- INSTRUCTIONS FOR THE TASK:
Repeat the line that contains "underside = knuckle_top + HEAD_GAP", the line that contains "for node in", and all lines between them, exactly and with no other lines.

- SUPPLIED DATA:
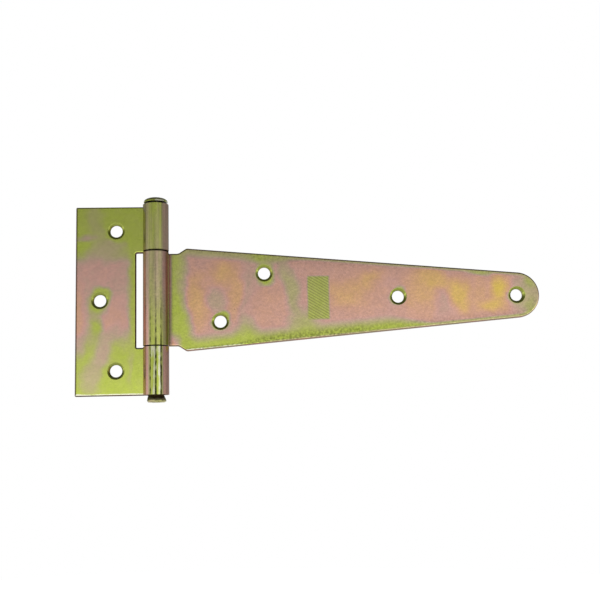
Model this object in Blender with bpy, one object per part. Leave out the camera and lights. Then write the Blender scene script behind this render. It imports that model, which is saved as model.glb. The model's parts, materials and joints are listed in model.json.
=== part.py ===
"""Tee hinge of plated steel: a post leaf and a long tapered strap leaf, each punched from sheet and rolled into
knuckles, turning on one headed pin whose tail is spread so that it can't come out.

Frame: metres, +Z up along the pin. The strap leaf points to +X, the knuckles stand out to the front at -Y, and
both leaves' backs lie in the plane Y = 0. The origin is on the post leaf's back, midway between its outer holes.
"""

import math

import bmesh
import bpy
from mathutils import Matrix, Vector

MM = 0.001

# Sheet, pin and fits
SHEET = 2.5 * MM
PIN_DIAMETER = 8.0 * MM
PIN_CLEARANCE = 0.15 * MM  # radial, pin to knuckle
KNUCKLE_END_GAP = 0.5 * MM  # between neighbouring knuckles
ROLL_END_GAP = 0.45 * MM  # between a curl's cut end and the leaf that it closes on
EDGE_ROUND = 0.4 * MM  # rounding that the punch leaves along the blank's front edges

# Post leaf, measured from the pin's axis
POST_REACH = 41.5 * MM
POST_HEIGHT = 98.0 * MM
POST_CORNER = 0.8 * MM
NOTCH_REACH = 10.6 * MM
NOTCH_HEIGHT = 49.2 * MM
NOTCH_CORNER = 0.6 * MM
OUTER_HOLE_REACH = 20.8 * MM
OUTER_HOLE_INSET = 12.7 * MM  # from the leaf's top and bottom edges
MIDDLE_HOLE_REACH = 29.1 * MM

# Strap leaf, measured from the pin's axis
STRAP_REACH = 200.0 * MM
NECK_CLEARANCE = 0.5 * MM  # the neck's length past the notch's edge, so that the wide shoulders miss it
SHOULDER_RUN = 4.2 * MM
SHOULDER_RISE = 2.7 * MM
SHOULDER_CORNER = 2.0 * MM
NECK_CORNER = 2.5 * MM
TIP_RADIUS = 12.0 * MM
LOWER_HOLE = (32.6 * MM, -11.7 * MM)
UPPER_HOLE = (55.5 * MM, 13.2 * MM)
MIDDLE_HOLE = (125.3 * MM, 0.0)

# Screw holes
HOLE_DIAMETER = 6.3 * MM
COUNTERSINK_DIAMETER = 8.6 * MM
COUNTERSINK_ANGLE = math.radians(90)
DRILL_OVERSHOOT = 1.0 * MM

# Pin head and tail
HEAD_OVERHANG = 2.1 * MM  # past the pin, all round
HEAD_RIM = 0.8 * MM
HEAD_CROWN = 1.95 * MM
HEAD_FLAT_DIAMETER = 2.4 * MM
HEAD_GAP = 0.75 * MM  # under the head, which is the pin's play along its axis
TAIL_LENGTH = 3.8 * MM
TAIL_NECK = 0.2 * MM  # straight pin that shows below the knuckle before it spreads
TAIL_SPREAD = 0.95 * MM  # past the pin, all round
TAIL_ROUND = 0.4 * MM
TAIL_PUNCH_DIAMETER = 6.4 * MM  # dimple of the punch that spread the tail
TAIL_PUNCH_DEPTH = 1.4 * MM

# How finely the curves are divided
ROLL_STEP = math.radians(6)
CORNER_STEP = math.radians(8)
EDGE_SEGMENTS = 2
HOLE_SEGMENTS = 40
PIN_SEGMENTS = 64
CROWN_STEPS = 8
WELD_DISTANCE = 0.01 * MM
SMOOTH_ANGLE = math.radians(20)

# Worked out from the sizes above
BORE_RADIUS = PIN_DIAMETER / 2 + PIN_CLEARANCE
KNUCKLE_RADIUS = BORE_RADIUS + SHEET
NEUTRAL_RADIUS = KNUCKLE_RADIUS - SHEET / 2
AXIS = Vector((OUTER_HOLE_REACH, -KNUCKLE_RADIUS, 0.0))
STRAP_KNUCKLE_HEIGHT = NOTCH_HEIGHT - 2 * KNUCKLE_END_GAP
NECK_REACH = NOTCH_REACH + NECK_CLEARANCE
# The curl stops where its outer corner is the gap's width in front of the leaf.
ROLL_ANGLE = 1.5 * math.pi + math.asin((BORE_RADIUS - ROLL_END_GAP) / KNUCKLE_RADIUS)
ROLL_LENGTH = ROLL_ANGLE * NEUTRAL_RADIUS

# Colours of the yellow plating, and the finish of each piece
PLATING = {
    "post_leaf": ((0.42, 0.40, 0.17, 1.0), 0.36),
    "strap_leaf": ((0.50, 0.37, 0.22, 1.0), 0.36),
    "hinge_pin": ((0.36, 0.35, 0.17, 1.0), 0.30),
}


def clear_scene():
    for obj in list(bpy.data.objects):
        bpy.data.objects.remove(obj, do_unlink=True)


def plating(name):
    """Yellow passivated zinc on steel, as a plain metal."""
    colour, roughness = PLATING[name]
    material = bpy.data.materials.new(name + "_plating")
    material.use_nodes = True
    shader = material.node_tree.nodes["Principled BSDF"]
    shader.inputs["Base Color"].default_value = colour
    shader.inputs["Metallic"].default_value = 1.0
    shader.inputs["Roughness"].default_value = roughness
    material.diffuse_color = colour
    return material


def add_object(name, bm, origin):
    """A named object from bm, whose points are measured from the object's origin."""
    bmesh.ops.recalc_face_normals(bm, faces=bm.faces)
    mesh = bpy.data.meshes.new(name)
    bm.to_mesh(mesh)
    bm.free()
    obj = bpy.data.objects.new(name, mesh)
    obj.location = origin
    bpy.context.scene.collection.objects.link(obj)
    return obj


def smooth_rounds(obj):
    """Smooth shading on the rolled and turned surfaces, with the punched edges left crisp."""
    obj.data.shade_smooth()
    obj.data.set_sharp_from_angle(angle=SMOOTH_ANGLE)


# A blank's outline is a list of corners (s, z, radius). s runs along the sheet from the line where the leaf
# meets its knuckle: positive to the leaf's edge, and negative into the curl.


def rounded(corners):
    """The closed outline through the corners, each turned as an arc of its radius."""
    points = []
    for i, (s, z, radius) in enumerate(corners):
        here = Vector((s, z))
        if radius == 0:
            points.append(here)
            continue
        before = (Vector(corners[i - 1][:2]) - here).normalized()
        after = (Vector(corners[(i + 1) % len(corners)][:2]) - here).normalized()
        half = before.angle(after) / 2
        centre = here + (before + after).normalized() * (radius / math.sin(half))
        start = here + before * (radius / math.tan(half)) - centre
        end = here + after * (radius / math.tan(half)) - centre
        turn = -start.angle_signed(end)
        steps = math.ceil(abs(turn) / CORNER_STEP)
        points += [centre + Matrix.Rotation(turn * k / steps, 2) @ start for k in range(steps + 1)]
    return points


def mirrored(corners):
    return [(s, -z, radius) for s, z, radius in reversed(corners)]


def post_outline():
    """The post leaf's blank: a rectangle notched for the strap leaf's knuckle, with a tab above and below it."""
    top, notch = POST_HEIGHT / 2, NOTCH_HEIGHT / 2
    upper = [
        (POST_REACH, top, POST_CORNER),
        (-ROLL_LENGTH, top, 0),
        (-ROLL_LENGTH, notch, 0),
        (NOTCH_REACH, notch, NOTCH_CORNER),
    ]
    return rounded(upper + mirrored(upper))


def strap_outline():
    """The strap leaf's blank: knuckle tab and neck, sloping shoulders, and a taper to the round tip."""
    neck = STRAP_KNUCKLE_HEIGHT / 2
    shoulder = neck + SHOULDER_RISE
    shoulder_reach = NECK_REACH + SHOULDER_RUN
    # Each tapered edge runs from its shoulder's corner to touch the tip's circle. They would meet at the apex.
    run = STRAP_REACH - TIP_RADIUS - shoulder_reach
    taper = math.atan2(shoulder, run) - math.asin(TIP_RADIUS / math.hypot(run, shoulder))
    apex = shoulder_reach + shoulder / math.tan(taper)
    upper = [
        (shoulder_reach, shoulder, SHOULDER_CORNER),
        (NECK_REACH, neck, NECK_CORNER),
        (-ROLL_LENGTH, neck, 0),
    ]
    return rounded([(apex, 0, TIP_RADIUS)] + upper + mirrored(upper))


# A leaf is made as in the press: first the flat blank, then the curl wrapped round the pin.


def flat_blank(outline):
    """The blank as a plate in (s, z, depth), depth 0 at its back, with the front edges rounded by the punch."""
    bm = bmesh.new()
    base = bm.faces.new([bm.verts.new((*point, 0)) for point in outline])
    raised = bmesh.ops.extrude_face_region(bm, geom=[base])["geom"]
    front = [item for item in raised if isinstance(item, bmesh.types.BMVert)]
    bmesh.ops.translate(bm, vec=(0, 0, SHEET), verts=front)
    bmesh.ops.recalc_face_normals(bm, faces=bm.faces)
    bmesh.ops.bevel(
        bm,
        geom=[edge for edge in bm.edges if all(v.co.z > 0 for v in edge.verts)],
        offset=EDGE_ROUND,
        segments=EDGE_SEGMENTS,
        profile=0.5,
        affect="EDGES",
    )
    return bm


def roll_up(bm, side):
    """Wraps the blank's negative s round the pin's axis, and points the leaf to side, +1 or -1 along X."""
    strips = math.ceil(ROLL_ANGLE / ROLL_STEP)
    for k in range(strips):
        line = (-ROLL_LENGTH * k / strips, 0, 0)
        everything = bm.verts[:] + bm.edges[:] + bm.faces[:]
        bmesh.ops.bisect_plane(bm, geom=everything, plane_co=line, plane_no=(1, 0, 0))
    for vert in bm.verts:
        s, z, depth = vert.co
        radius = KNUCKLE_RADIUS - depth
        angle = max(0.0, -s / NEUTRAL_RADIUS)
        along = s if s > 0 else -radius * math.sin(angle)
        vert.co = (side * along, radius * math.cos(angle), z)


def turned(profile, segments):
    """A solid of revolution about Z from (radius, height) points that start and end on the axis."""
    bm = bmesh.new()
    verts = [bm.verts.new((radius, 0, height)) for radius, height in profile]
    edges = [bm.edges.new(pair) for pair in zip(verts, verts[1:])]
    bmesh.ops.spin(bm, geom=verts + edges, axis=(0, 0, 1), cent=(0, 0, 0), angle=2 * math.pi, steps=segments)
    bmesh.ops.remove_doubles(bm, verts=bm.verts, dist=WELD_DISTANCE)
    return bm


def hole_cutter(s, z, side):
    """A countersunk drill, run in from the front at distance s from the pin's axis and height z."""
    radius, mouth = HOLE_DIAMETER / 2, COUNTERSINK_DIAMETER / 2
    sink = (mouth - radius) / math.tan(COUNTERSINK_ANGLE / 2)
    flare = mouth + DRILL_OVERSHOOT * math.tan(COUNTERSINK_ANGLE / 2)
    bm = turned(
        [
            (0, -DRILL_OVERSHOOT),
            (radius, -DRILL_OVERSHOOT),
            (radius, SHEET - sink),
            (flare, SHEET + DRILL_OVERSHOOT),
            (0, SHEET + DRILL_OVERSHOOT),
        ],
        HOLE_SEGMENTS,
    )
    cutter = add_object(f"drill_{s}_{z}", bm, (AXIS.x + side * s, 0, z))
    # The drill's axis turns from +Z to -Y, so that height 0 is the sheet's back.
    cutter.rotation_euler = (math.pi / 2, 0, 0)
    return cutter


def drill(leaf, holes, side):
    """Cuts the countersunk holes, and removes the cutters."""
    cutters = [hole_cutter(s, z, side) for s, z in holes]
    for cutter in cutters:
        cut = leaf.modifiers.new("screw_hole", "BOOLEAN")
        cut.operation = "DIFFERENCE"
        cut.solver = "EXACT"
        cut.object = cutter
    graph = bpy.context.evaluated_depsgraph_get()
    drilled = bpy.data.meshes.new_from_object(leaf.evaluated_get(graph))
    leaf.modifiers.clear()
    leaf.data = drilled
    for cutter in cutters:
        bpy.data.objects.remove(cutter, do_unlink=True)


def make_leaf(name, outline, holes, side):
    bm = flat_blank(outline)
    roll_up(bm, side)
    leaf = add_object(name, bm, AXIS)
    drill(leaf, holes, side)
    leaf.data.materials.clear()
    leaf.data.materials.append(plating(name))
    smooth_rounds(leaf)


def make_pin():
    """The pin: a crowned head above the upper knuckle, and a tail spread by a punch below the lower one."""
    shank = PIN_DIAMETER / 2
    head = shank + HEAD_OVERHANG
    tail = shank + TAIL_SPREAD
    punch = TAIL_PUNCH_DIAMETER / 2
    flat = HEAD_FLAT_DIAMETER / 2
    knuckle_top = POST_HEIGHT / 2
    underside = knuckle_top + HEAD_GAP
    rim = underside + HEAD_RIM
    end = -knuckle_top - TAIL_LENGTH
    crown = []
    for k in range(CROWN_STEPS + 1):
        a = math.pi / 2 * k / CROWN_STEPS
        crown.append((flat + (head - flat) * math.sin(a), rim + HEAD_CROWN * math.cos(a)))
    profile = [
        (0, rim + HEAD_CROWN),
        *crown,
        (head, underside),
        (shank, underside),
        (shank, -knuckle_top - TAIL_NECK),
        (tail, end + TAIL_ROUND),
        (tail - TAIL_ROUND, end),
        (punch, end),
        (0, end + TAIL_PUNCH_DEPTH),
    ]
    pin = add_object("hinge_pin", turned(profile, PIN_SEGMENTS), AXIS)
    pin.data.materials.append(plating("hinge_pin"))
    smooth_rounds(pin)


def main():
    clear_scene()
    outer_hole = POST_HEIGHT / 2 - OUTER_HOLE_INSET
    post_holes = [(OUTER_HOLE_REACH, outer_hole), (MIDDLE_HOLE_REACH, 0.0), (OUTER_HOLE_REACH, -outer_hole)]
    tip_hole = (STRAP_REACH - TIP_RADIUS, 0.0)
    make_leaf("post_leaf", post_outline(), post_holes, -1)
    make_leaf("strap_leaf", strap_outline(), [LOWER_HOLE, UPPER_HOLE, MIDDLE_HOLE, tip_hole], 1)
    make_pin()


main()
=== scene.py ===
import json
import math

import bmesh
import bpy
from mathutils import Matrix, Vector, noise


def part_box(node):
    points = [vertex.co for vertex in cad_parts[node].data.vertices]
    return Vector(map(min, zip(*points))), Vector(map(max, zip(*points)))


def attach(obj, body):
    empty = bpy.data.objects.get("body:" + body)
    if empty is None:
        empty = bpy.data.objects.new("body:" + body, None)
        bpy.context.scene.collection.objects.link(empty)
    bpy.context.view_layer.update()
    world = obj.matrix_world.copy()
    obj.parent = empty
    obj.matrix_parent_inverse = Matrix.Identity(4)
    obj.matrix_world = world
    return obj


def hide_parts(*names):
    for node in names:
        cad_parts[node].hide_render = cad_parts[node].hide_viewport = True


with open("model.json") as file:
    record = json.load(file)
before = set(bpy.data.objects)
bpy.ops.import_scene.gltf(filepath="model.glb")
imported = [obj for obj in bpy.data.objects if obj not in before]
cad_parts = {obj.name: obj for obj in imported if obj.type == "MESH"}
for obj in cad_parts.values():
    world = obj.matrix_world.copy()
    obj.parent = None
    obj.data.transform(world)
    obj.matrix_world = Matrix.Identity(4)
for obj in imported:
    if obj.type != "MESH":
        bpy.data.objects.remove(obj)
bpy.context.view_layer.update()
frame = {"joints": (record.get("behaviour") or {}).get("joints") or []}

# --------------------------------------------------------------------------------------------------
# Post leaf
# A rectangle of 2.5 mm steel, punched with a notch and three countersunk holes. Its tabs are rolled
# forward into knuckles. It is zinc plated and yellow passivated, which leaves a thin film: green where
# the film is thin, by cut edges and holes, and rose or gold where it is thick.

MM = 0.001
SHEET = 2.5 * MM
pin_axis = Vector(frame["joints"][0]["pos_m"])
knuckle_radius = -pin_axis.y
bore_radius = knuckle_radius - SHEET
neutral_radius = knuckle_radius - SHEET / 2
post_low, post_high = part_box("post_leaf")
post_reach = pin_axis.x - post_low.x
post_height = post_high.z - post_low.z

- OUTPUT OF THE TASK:
    underside = knuckle_top + HEAD_GAP
    rim = underside + HEAD_RIM
    end = -knuckle_top - TAIL_LENGTH
    crown = []
    for k in range(CROWN_STEPS + 1):
        a = math.pi / 2 * k / CROWN_STEPS
        crown.append((flat + (head - flat) * math.sin(a), rim + HEAD_CROWN * math.cos(a)))
    profile = [
        (0, rim + HEAD_CROWN),
        *crown,
        (head, underside),
        (shank, underside),
        (shank, -knuckle_top - TAIL_NECK),
        (tail, end + TAIL_ROUND),
        (tail - TAIL_ROUND, end),
        (punch, end),
        (0, end + TAIL_PUNCH_DEPTH),
    ]
    pin = add_object("hinge_pin", turned(profile, PIN_SEGMENTS), AXIS)
    pin.data.materials.append(plating("hinge_pin"))
    smooth_rounds(pin)


def main():
    clear_scene()
    outer_hole = POST_HEIGHT / 2 - OUTER_HOLE_INSET
    post_holes = [(OUTER_HOLE_REACH, outer_hole), (MIDDLE_HOLE_REACH, 0.0), (OUTER_HOLE_REACH, -outer_hole)]
    tip_hole = (STRAP_REACH - TIP_RADIUS, 0.0)
    make_leaf("post_leaf", post_outline(), post_holes, -1)
    make_leaf("strap_leaf", strap_outline(), [LOWER_HOLE, UPPER_HOLE, MIDDLE_HOLE, tip_hole], 1)
    make_pin()


main()
=== scene.py ===
import json
import math

import bmesh
import bpy
from mathutils import Matrix, Vector, noise


def part_box(node):
    points = [vertex.co for vertex in cad_parts[node].data.vertices]
    return Vector(map(min, zip(*points))), Vector(map(max, zip(*points)))


def attach(obj, body):
    empty = bpy.data.objects.get("body:" + body)
    if empty is None:
        empty = bpy.data.objects.new("body:" + body, None)
        bpy.context.scene.collection.objects.link(empty)
    bpy.context.view_layer.update()
    world = obj.matrix_world.copy()
    obj.parent = empty
    obj.matrix_parent_inverse = Matrix.Identity(4)
    obj.matrix_world = world
    return obj


def hide_parts(*names):
    for node in names:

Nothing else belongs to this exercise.